▶ **AIM OF THE TASK**
Write out the lines from the top of the material through the line with "# fold's strength", exactly and with nothing added.

▶ **DATA SEGMENT**
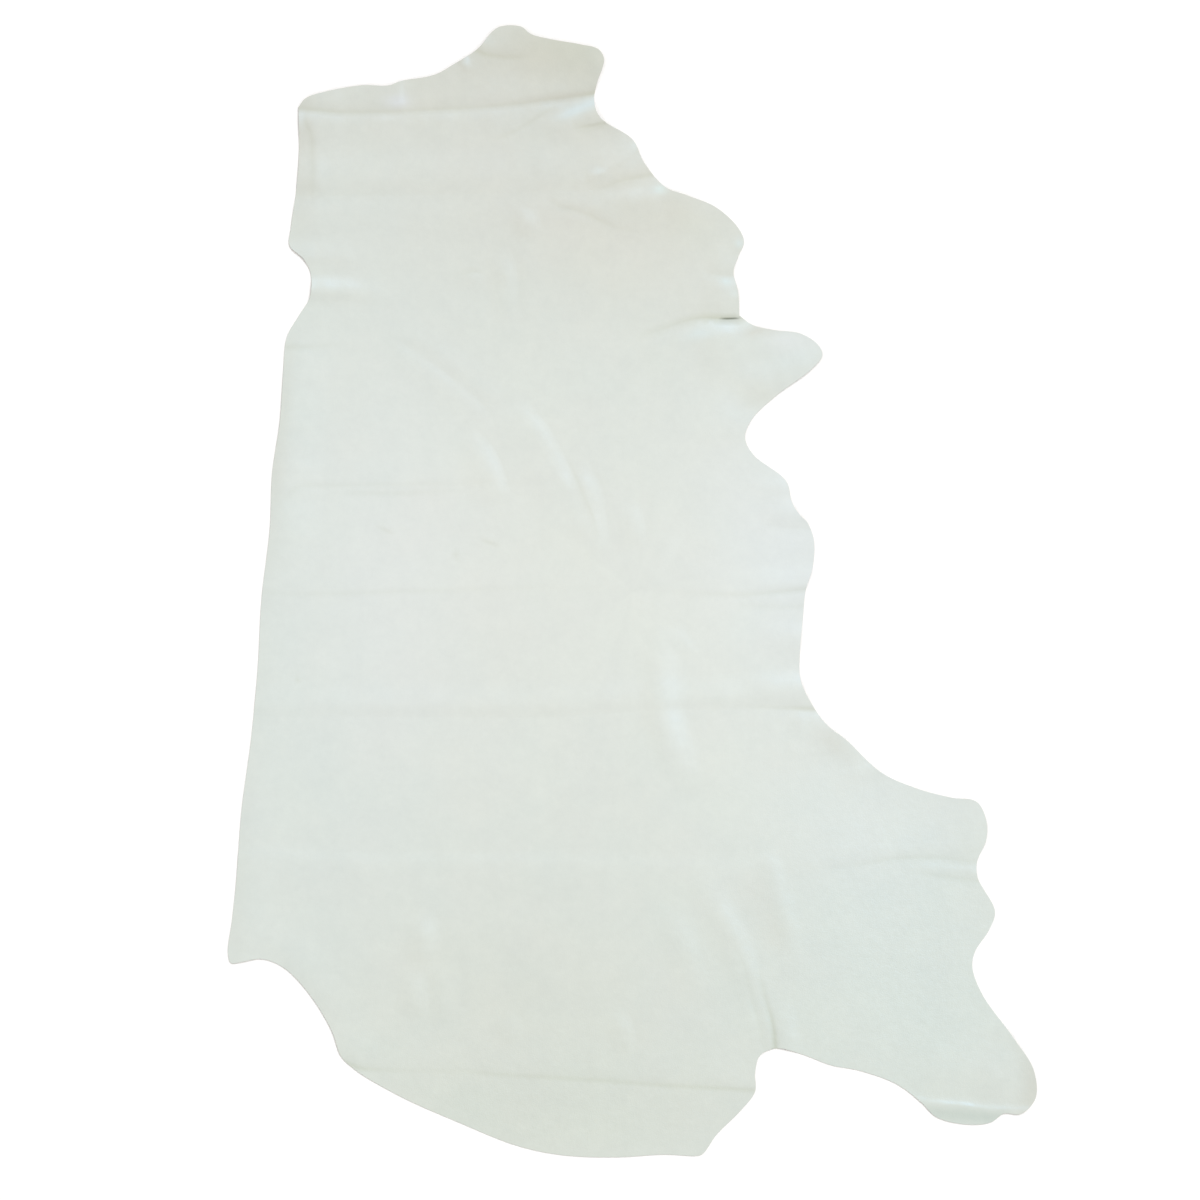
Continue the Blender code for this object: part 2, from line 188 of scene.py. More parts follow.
around = np.roll(outline, -1, axis=0)
flat_area = abs((outline[:, 0] * around[:, 1] - outline[:, 1] * around[:, 0]).sum()) / 2 * SCALE.prod()
print("outline:", len(outline), "points, flat area", round(flat_area, 3), "square metres")

# %% [markdown]
# ## The folds
# Two kinds of fold show on the real hide. A crease is a soft trough, pressed in when the
# hide was folded: the leather swells a little on one side of it or on both. A ridge is a
# low roll that never lay flat. Both could come from a cloth simulation, but then nobody
# chooses where they go, so each one is a row of a table, placed by hand.
#
# Lifts and heights are in millimetres, widths in centimetres, and left and right are those
# of someone who walks along the path. A crease's swelling fades out again over its `fade`,
# and its `mark` says how dark the pressed line is. The third number of a landmark is the
# fold's strength there, which takes it up from nothing and back down.

# %% Creases
Crease = namedtuple("Crease", "name left_lift right_lift left right fade mark path")
CREASES = (
    Crease("neck crease", 1.2, 1.5, 1.6, 2, 9, 0.22, (
        (-65.3, 92.1, 1.4), (-62.6, 91.9, 1.4), (-56, 91.3, 1.3), (-48.2, 91.3, 1.1),
        (-40.6, 91.6, 0.9), (-25.4, 92.4, 0.9), (-17.8, 93.3, 0.9), (-10.2, 94.3, 1.1),
        (-6.6, 94.9, 2.3), (-3.7, 95.4, 2.5),
    )),
    Crease("tab crease", 1.3, 0.1, 1.4, 0.8, 4, 0.30, (
        (-29.9, 103.2, 1), (-28.4, 102.4, 1), (-25.4, 101.8, 0.8), (-22.3, 101.7, 0.5),
        (-19.3, 101.8, 0),
    )),
    Crease("neck wrinkle", 0.4, 0.3, 0.7, 0.7, 4, 0.12, (
        (-26.9, 85.3, 0), (-25, 86.3, 0.6), (-21.4, 88, 1), (-17.2, 90.6, 1),
        (-15.1, 92.2, 0.5), (-14.2, 92.9, 0),
    )),
    Crease("throat tuck", 0.9, 0.7, 0.5, 0.5, 6, 0.37, (
        (-11.3, 88.1, 0), (-9, 88.4, 0.8), (-7.1, 88.7, 1), (-5.4, 89.1, 1.1), (-3.7, 89.4, 1.1),
    )),
    Crease("back pleat", 0.3, 0.3, 1, 1, 3, 0.20, (
        (-62, 91.6, 0), (-62, 89.3, 1), (-60.9, 86.8, 1), (-60.7, 82.1, 0.8),
        (-60.7, 75.4, 0.4), (-60.7, 73, 0),
    )),
    Crease("withers crease", 2, 0.9, 3, 3, 10, 0.05, (
        (-66, 75.5, 1), (-61.1, 75.4, 1), (-47.8, 75.5, 0.7), (-30.7, 75.7, 0.4),
        (-13.6, 76.2, 0.4), (1.6, 76.8, 0.3), (5.8, 77.2, 0),
    )),
    Crease("shoulder fold", 1.3, 0.9, 1.8, 3, 10, 0.20, (
        (-8.6, 76.6, 0), (-5, 77, 0.7), (-2.6, 78, 1), (1, 78.8, 1.2), (4.5, 79.5, 1.5),
        (8.1, 80.3, 1.6),
    )),
    Crease("neck fleck", 0.2, 0.5, 0.8, 2, 3, 0.04, (
        (-8.8, 80.6, 0), (-8.5, 78.3, 1), (-8.5, 76, 0),
    )),
    Crease("withers wrinkle", 0.6, 0.2, 1.1, 0.8, 4, 0.15, (
        (-16.2, 74.5, 0), (-13.8, 73.4, 0.8), (-10.5, 72.6, 1), (-6.6, 70.9, 0.8),
        (-3.5, 69.5, 0.5), (3.5, 68.2, 0),
    )),
    Crease("withers step 1", 0, 1.9, 0.6, 3, 6, 0, (
        (-17.4, 73.3, 0), (-17.2, 70.7, 1), (-16.8, 68, 0),
    )),
    Crease("withers step 2", 0.3, 1.3, 1.4, 2.4, 6, 0, (
        (-22.7, 65.4, 0), (-21.8, 61.6, 1), (-21.4, 56.4, 0.8), (-21, 52.6, 0.3),
        (-21, 46.9, 0),
    )),
    Crease("lobe crease", 1.2, 1.7, 1.8, 2.2, 8, 0.05, (
        (13.4, 60.6, 0), (17.2, 60.2, 0.8), (22.1, 60, 1),
    )),
    Crease("back notch crease", 0.9, 0.9, 2.8, 2.6, 7, 0.05, (
        (-63.7, 60.8, 1), (-58.2, 60.8, 0.9), (-52.6, 61.1, 0.3), (-47.4, 61.7, 0),
    )),
    Crease("back tuck", 0.3, 0.1, 0.9, 0.9, 4, 0.18, (
        (-67.5, 46.5, 1), (-63, 46.5, 0.9), (-59.2, 46.7, 0.6), (-53.1, 47.1, 0),
    )),
    Crease("foreleg pleat", 2, 3.3, 2.4, 3, 14, 0.70, (
        (0.1, 48.2, 0), (4.5, 49.6, 0.25), (7.3, 50.6, 0.35), (10.2, 51.6, 0.5), (13.2, 52.2, 0.7),
        (15.9, 52.1, 1), (18.3, 52, 1.1), (20.5, 52.1, 0.7), (22.5, 52.2, 0.5),
    )),
    Crease("shoulder wrinkle", 0, 1.7, 0.8, 2.5, 12, 0, (
        (-20.4, 37.7, 0), (-18.5, 34.9, 0.8), (-16.4, 32.5, 1), (-14.3, 29.2, 1),
        (-12.2, 24.9, 1), (-10.4, 20.5, 1), (-9, 16.6, 0.7), (-7.6, 12.5, 0.4), (-6.6, 8.7, 0),
    )),
    Crease("shoulder thread line", 0.15, 0.05, 0.6, 0.6, 3, 0.12, (
        (-12.4, 26.5, 0), (-11, 23, 1), (-9, 18, 1), (-7.2, 13.6, 1), (-6.3, 8.7, 0),
    )),
    Crease("shoulder wrinkle 2", 0.2, 1.5, 1, 3, 8, 0, (
        (-8.6, 25.5, 0), (-6.6, 22.2, 0.8), (-5, 17.9, 1), (-4.8, 15.2, 1), (-4.1, 10.3, 0.7),
        (-3.5, 6.1, 0),
    )),
    Crease("shoulder wrinkle 3", 0.1, 1.5, 1, 2.2, 6, 0, (
        (1.6, 17.5, 0), (2.6, 13.7, 1), (2.9, 8.4, 0),
    )),
    Crease("rib wrinkle", 0.1, 2, 0.8, 2.6, 9, 0, (
        (-30.5, 31.5, 0), (-27.8, 29.5, 0.7), (-25.7, 26.8, 1), (-24.4, 23.8, 1),
        (-23.3, 20.5, 0.8), (-22.5, 17.3, 0),
    )),
    Crease("rib arc", 0.6, 0.55, 1.8, 1.6, 6, 0, (
        (-44.6, 47.8, 0), (-43.3, 47.1, 0.8), (-39.1, 44.4, 1), (-33, 39.8, 1),
        (-28.5, 35.8, 0.8), (-26.8, 33.8, 0),
    )),
    Crease("chest crease", 0.3, 0.1, 1.4, 1, 6, 0.12, (
        (-66.6, 16.9, 0.2), (-65.1, 18.8, 0.7), (-63, 20, 1), (-56, 20.2, 1),
        (-47.8, 20.4, 1), (-39, 20.5, 0.8), (-30.7, 20.7, 0.4), (-13.6, 20.9, 0.1),
        (1.6, 21.1, 0),
    )),
    Crease("chest crease 2", 0.2, 0, 0.9, 0.9, 4, 0.12, (
        (-57, 18.7, 0), (-52, 18.8, 1), (-45, 18.7, 1), (-37, 19.1, 0.7), (-31, 19.5, 0),
    )),
    Crease("rib dimple 1", 0.3, 0.1, 0.6, 0.6, 2, 0.20, (
        (-48.9, 12.7, 0), (-47, 11.8, 1), (-44.7, 10.8, 0),
    )),
    Crease("rib dimple 2", 0.3, 0.1, 0.6, 0.6, 2, 0.24, (
        (-29.2, 10.1, 0), (-26.9, 9.3, 1), (-24.6, 8.4, 0),
    )),
    Crease("belly wave crease", 3, 0.5, 2.3, 3.4, 8, 0.08, (
        (24, 12.7, 0), (29.2, 12.2, 0.8), (36.6, 11.8, 1),
    )),
    Crease("belly crease", 0.15, 0.05, 0.9, 0.9, 7, 0.13, (
        (-71, 0.2, 0.4), (-64.9, -0.4, 0.6), (-57.3, -0.3, 0.8), (-50.8, -0.2, 1),
        (-45.7, 0.1, 1), (-39.6, 0.2, 0.9), (-25.4, 0.7, 0.5), (-17.2, 0.8, 0.4), (-6, 0.6, 0.2),
        (9.2, 0, 0.3), (16.1, -0.4, 1), (22.1, -0.5, 1.6), (28.2, 0, 2.2), (33.2, 0.5, 2.4),
        (35.8, 0.5, 2.4),
    )),
    Crease("belly crease 2", 0.5, 0, 1.8, 0.9, 5, 0.16, (
        (19.1, -2.9, 0), (22.5, -2.7, 0.6), (27.3, -2.9, 0.8), (32.4, -2.7, 1), (35.1, -2.7, 1),
    )),
    Crease("middle crease", 1.4, 0, 2.2, 1, 7, 0, (
        (-74.4, -23.6, 0.4), (-63, -23.9, 0.7), (-54.8, -23.9, 1), (-40.2, -23.9, 1),
        (-27.3, -24, 1), (-13.6, -23.8, 0.9), (5.2, -22.6, 0.9), (16.8, -22.4, 1),
        (26.3, -22.3, 1.3), (29.7, -22.4, 1.4), (37.3, -22.9, 1.6),
    )),
    Crease("middle crease 2", 0.2, 0.8, 0.6, 2.4, 7, 0.22, (
        (19.9, -21.9, 0), (25.4, -22, 0.5), (30.1, -22.1, 1), (33.2, -22.2, 1.8),
        (37.7, -22.4, 2.0),
    )),
    Crease("hip crease", 0.35, 0.1, 1, 1, 6, 0.13, (
        (27.5, -54.1, 0), (37.3, -52.7, 0.2), (44.4, -51.7, 0.5), (50.1, -50.7, 1),
        (57.7, -50.6, 1.2), (65.8, -51.4, 1), (69.3, -51.8, 1),
    )),
    Crease("flank tuck", 0.1, 0.1, 0.7, 0.9, 4, 0.15, (
        (53.3, -52.6, 0), (58.2, -54, 0.7), (62.4, -54.5, 1), (66.2, -55.1, 1.2),
        (69.3, -55.3, 1.2),
    )),
    Crease("thigh crease", 0.6, 1.1, 1, 0.8, 5, 0.34, (
        (23.4, -70.5, 0), (24.9, -75.1, 0.5), (25.7, -78.3, 0.7), (26.5, -80.9, 1),
        (27.1, -83.8, 1.3), (27.3, -89, 1.5),
    )),
    Crease("thigh crease 2", 0.3, 0.5, 1, 1.2, 5, 0.07, (
        (15.8, -61.5, 0), (18, -65.6, 0.3), (20.8, -69.5, 0.6), (21.7, -72.4, 1),
        (22.5, -75.8, 1.1), (23.3, -78.9, 1.1), (24.4, -82.7, 1.2), (25.3, -87, 1),
    )),
    Crease("butt wrinkle 1", 0.3, 2, 1.6, 3.6, 9, 0, (
        (-37.5, -60, 0), (-36, -64.2, 1), (-36, -68, 0.9), (-36.8, -71.4, 0),
    )),
    Crease("butt wrinkle 2", 1.4, 2.2, 2.2, 3, 7, 0, (
        (-39.2, -71.4, 0), (-38.5, -74.9, 1), (-38.5, -78.1, 1), (-39, -81.3, 0),
    )),
    Crease("butt wrinkle 3", 0.1, 2, 0.8, 2.4, 6, 0, (
        (-1, -78.7, 0), (0.5, -82.3, 1), (1, -86.1, 0.8), (0.3, -88.9, 0),
    )),
    Crease("butt wrinkle 4", 0.2, 1.2, 1, 2.8, 6, 0, (
        (-22.3, -78.3, 0), (-20.8, -81.3, 1), (-20.6, -84.7, 0.8), (-21.2, -87.4, 0),
    )),
    Crease("butt crease", 0.5, 0.15, 1.4, 1.4, 8, 0.22, (
        (-57.7, -87.9, 1.8), (-54.2, -89.6, 1.8), (-51.4, -90.6, 1.4), (-47.8, -90.9, 0.8),
        (-41.5, -91.1, 0.4), (-30.5, -91.3, 0.5), (-25.7, -91.8, 0.8), (-16.4, -92.3, 0.9),
        (-4.8, -93, 1), (6.7, -93.9, 1.1), (16.8, -94.4, 1.3), (23.1, -94.8, 1.4),
        (26.7, -95, 1.4),
    )),
    Crease("back fleck", 0.1, 0, 0.5, 0.5, 2, 0.25, (
        (-64.2, -16.6, 0), (-63.4, -16.8, 1), (-62.6, -17, 0),
    )),
    Crease("rib fleck", 0.1, 0, 0.5, 0.5, 2, 0.25, (
        (-34.4, 7.3, 0), (-33.4, 7.1, 1), (-32.4, 7.4, 0),
    )),
    Crease("withers fleck", 0, 0.8, 0.5, 0.9, 2.5, 0.20, (
        (-34.2, 59.8, 0), (-31.8, 60.5, 0.7), (-30.2, 60.9, 1), (-27.8, 60.6, 0),
    )),
    Crease("shank crease", 1.3, 0.2, 4.5, 1, 12, 0.05, (
        (51.4, -93.6, 0), (55.6, -95.1, 0.8), (59.2, -95.5, 1), (63.2, -95.7, 1),
        (66.2, -96.2, 1), (71, -97, 0.9), (78.8, -97.5, 0.6),
    )),
)
print("creases:", len(CREASES))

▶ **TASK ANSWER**
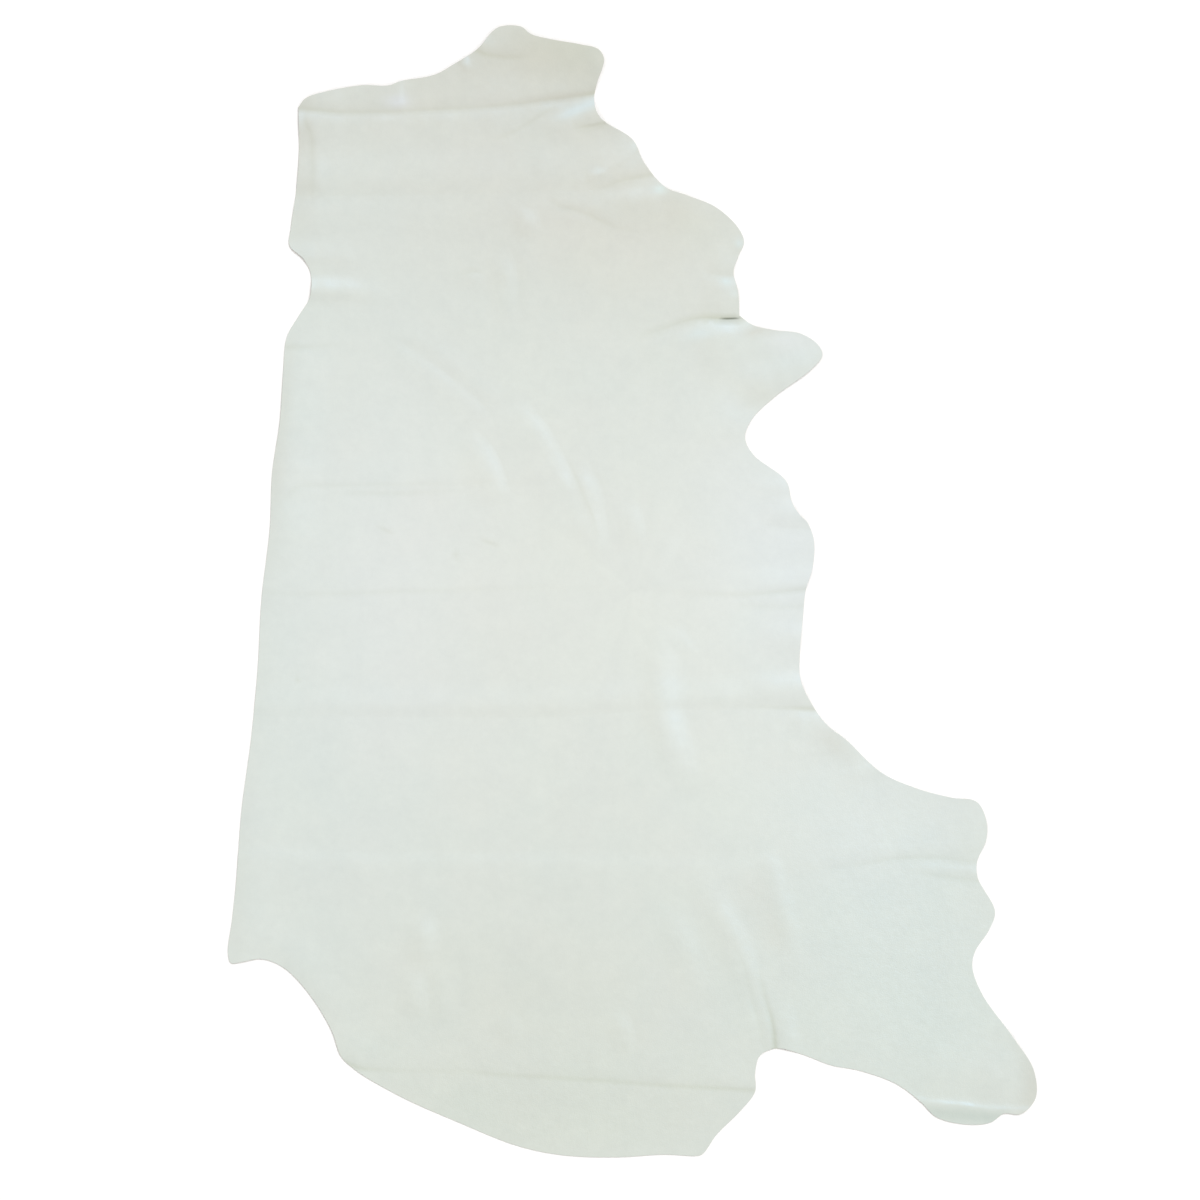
Continue the Blender code for this object: part 2, from line 188 of scene.py. More parts follow.
around = np.roll(outline, -1, axis=0)
flat_area = abs((outline[:, 0] * around[:, 1] - outline[:, 1] * around[:, 0]).sum()) / 2 * SCALE.prod()
print("outline:", len(outline), "points, flat area", round(flat_area, 3), "square metres")

# %% [markdown]
# ## The folds
# Two kinds of fold show on the real hide. A crease is a soft trough, pressed in when the
# hide was folded: the leather swells a little on one side of it or on both. A ridge is a
# low roll that never lay flat. Both could come from a cloth simulation, but then nobody
# chooses where they go, so each one is a row of a table, placed by hand.
#
# Lifts and heights are in millimetres, widths in centimetres, and left and right are those
# of someone who walks along the path. A crease's swelling fades out again over its `fade`,
# and its `mark` says how dark the pressed line is. The third number of a landmark is the
# fold's strength there, which takes it up from nothing and back down.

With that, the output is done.